** Objective **
Please quote every line word for word.

** Material for the task **
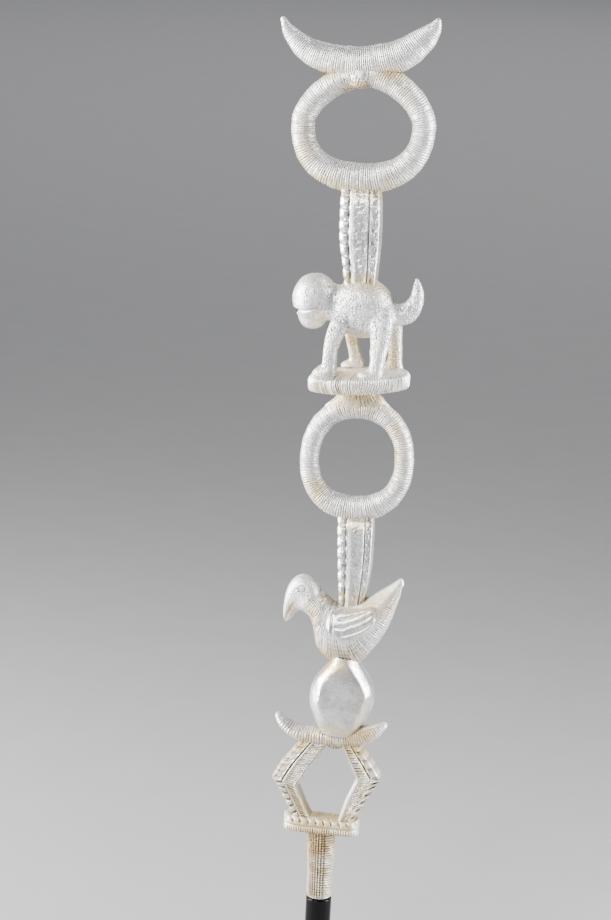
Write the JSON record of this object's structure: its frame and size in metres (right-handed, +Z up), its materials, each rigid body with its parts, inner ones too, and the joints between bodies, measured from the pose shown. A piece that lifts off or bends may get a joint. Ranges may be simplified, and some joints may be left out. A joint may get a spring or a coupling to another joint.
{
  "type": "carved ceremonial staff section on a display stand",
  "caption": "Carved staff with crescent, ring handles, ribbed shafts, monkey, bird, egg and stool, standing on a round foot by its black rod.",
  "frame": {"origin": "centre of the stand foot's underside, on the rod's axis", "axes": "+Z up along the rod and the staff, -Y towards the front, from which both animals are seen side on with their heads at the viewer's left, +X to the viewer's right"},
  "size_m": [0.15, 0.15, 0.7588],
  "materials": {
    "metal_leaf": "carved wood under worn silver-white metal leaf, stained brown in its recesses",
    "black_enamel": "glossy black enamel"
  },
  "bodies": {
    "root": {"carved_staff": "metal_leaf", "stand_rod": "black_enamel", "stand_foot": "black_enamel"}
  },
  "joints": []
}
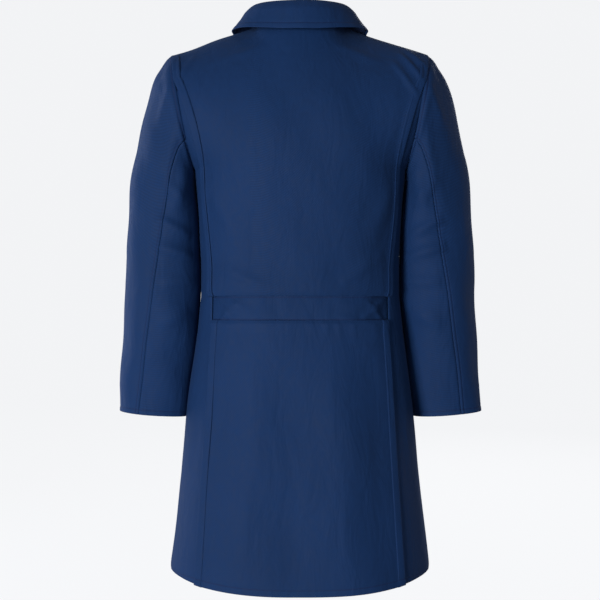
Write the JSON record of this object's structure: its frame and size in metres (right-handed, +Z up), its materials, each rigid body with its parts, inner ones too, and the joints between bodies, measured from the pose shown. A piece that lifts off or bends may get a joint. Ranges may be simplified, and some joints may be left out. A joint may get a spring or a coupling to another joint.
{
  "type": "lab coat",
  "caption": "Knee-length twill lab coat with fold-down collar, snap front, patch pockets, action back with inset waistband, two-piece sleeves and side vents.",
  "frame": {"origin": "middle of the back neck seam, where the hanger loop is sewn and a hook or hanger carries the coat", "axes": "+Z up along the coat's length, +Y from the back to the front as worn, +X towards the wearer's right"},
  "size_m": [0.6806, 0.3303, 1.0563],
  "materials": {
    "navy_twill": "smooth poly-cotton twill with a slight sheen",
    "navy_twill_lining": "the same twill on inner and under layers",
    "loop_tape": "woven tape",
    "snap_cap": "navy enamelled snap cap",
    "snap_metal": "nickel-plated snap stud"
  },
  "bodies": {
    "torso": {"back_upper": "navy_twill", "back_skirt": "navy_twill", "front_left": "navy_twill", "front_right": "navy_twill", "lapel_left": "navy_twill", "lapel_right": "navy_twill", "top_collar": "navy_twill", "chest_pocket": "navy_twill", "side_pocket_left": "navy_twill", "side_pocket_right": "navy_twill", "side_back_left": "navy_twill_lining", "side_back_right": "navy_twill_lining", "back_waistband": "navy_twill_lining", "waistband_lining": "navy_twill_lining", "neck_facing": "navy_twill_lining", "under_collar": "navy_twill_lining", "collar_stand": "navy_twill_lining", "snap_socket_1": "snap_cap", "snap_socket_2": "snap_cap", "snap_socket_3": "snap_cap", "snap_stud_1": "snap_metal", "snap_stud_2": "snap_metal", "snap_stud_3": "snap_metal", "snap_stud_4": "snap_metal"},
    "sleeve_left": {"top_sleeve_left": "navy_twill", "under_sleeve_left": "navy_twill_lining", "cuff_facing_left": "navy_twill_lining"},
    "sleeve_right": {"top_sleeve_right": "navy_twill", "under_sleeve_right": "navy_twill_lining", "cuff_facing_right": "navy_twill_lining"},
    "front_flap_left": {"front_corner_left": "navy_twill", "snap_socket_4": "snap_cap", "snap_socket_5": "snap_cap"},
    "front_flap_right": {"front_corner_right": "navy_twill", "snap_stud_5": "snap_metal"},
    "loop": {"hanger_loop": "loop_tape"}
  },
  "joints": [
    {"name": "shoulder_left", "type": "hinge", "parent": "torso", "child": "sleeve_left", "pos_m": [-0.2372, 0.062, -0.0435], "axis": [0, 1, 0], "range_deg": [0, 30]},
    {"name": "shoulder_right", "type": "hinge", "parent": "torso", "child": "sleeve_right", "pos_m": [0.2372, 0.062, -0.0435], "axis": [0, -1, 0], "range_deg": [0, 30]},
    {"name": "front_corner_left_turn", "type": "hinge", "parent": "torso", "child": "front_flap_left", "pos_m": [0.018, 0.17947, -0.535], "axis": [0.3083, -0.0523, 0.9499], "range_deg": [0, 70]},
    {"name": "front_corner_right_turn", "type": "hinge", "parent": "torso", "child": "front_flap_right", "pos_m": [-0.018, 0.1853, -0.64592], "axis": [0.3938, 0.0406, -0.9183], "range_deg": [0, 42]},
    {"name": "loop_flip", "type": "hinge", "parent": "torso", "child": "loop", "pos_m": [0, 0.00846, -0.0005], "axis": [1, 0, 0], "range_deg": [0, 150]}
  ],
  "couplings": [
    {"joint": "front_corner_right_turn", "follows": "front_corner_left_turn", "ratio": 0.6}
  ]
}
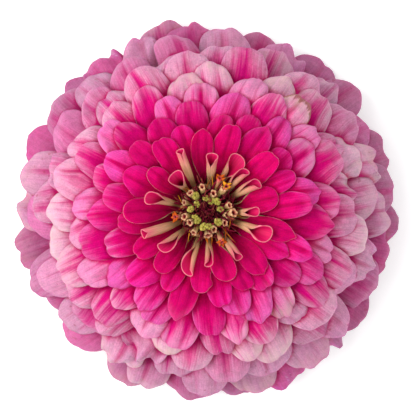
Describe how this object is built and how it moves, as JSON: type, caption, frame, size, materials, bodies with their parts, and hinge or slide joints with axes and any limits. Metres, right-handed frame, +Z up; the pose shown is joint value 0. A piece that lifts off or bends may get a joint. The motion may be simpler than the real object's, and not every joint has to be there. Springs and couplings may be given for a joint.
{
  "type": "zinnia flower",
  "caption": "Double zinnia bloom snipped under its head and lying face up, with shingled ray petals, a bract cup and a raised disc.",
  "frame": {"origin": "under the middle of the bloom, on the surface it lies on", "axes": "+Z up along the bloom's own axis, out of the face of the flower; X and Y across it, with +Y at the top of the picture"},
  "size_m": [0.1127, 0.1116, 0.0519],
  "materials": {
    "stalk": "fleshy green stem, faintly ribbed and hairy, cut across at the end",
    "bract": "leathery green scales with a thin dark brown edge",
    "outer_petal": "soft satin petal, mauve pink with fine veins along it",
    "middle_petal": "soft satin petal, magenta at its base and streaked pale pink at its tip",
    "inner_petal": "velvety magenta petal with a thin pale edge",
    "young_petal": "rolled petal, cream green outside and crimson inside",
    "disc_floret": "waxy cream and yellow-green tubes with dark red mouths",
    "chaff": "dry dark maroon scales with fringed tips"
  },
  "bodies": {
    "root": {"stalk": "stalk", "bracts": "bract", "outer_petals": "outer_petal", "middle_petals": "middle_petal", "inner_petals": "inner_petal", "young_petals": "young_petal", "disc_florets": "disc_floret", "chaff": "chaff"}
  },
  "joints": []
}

** Finished answer **
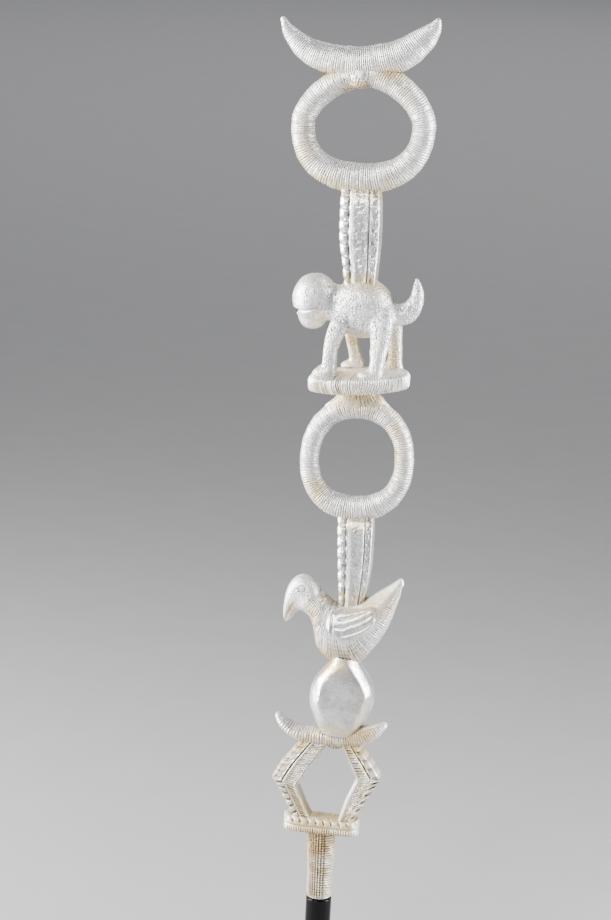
Write the JSON record of this object's structure: its frame and size in metres (right-handed, +Z up), its materials, each rigid body with its parts, inner ones too, and the joints between bodies, measured from the pose shown. A piece that lifts off or bends may get a joint. Ranges may be simplified, and some joints may be left out. A joint may get a spring or a coupling to another joint.
{
  "type": "carved ceremonial staff section on a display stand",
  "caption": "Carved staff with crescent, ring handles, ribbed shafts, monkey, bird, egg and stool, standing on a round foot by its black rod.",
  "frame": {"origin": "centre of the stand foot's underside, on the rod's axis", "axes": "+Z up along the rod and the staff, -Y towards the front, from which both animals are seen side on with their heads at the viewer's left, +X to the viewer's right"},
  "size_m": [0.15, 0.15, 0.7588],
  "materials": {
    "metal_leaf": "carved wood under worn silver-white metal leaf, stained brown in its recesses",
    "black_enamel": "glossy black enamel"
  },
  "bodies": {
    "root": {"carved_staff": "metal_leaf", "stand_rod": "black_enamel", "stand_foot": "black_enamel"}
  },
  "joints": []
}
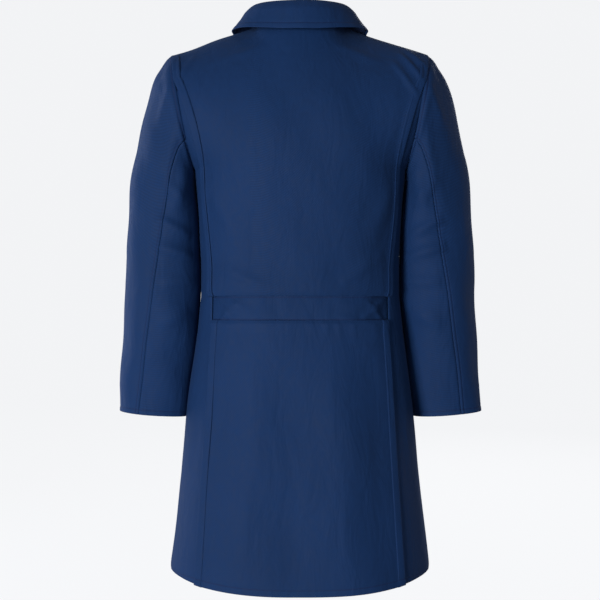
Write the JSON record of this object's structure: its frame and size in metres (right-handed, +Z up), its materials, each rigid body with its parts, inner ones too, and the joints between bodies, measured from the pose shown. A piece that lifts off or bends may get a joint. Ranges may be simplified, and some joints may be left out. A joint may get a spring or a coupling to another joint.
{
  "type": "lab coat",
  "caption": "Knee-length twill lab coat with fold-down collar, snap front, patch pockets, action back with inset waistband, two-piece sleeves and side vents.",
  "frame": {"origin": "middle of the back neck seam, where the hanger loop is sewn and a hook or hanger carries the coat", "axes": "+Z up along the coat's length, +Y from the back to the front as worn, +X towards the wearer's right"},
  "size_m": [0.6806, 0.3303, 1.0563],
  "materials": {
    "navy_twill": "smooth poly-cotton twill with a slight sheen",
    "navy_twill_lining": "the same twill on inner and under layers",
    "loop_tape": "woven tape",
    "snap_cap": "navy enamelled snap cap",
    "snap_metal": "nickel-plated snap stud"
  },
  "bodies": {
    "torso": {"back_upper": "navy_twill", "back_skirt": "navy_twill", "front_left": "navy_twill", "front_right": "navy_twill", "lapel_left": "navy_twill", "lapel_right": "navy_twill", "top_collar": "navy_twill", "chest_pocket": "navy_twill", "side_pocket_left": "navy_twill", "side_pocket_right": "navy_twill", "side_back_left": "navy_twill_lining", "side_back_right": "navy_twill_lining", "back_waistband": "navy_twill_lining", "waistband_lining": "navy_twill_lining", "neck_facing": "navy_twill_lining", "under_collar": "navy_twill_lining", "collar_stand": "navy_twill_lining", "snap_socket_1": "snap_cap", "snap_socket_2": "snap_cap", "snap_socket_3": "snap_cap", "snap_stud_1": "snap_metal", "snap_stud_2": "snap_metal", "snap_stud_3": "snap_metal", "snap_stud_4": "snap_metal"},
    "sleeve_left": {"top_sleeve_left": "navy_twill", "under_sleeve_left": "navy_twill_lining", "cuff_facing_left": "navy_twill_lining"},
    "sleeve_right": {"top_sleeve_right": "navy_twill", "under_sleeve_right": "navy_twill_lining", "cuff_facing_right": "navy_twill_lining"},
    "front_flap_left": {"front_corner_left": "navy_twill", "snap_socket_4": "snap_cap", "snap_socket_5": "snap_cap"},
    "front_flap_right": {"front_corner_right": "navy_twill", "snap_stud_5": "snap_metal"},
    "loop": {"hanger_loop": "loop_tape"}
  },
  "joints": [
    {"name": "shoulder_left", "type": "hinge", "parent": "torso", "child": "sleeve_left", "pos_m": [-0.2372, 0.062, -0.0435], "axis": [0, 1, 0], "range_deg": [0, 30]},
    {"name": "shoulder_right", "type": "hinge", "parent": "torso", "child": "sleeve_right", "pos_m": [0.2372, 0.062, -0.0435], "axis": [0, -1, 0], "range_deg": [0, 30]},
    {"name": "front_corner_left_turn", "type": "hinge", "parent": "torso", "child": "front_flap_left", "pos_m": [0.018, 0.17947, -0.535], "axis": [0.3083, -0.0523, 0.9499], "range_deg": [0, 70]},
    {"name": "front_corner_right_turn", "type": "hinge", "parent": "torso", "child": "front_flap_right", "pos_m": [-0.018, 0.1853, -0.64592], "axis": [0.3938, 0.0406, -0.9183], "range_deg": [0, 42]},
    {"name": "loop_flip", "type": "hinge", "parent": "torso", "child": "loop", "pos_m": [0, 0.00846, -0.0005], "axis": [1, 0, 0], "range_deg": [0, 150]}
  ],
  "couplings": [
    {"joint": "front_corner_right_turn", "follows": "front_corner_left_turn", "ratio": 0.6}
  ]
}
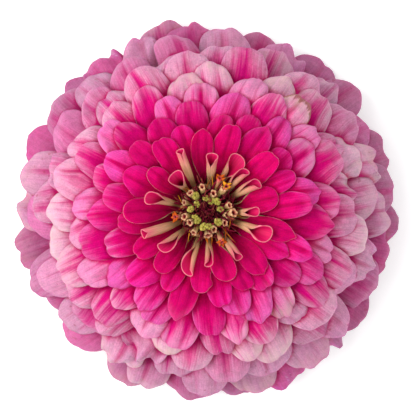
Describe how this object is built and how it moves, as JSON: type, caption, frame, size, materials, bodies with their parts, and hinge or slide joints with axes and any limits. Metres, right-handed frame, +Z up; the pose shown is joint value 0. A piece that lifts off or bends may get a joint. The motion may be simpler than the real object's, and not every joint has to be there. Springs and couplings may be given for a joint.
{
  "type": "zinnia flower",
  "caption": "Double zinnia bloom snipped under its head and lying face up, with shingled ray petals, a bract cup and a raised disc.",
  "frame": {"origin": "under the middle of the bloom, on the surface it lies on", "axes": "+Z up along the bloom's own axis, out of the face of the flower; X and Y across it, with +Y at the top of the picture"},
  "size_m": [0.1127, 0.1116, 0.0519],
  "materials": {
    "stalk": "fleshy green stem, faintly ribbed and hairy, cut across at the end",
    "bract": "leathery green scales with a thin dark brown edge",
    "outer_petal": "soft satin petal, mauve pink with fine veins along it",
    "middle_petal": "soft satin petal, magenta at its base and streaked pale pink at its tip",
    "inner_petal": "velvety magenta petal with a thin pale edge",
    "young_petal": "rolled petal, cream green outside and crimson inside",
    "disc_floret": "waxy cream and yellow-green tubes with dark red mouths",
    "chaff": "dry dark maroon scales with fringed tips"
  },
  "bodies": {
    "root": {"stalk": "stalk", "bracts": "bract", "outer_petals": "outer_petal", "middle_petals": "middle_petal", "inner_petals": "inner_petal", "young_petals": "young_petal", "disc_florets": "disc_floret", "chaff": "chaff"}
  },
  "joints": []
}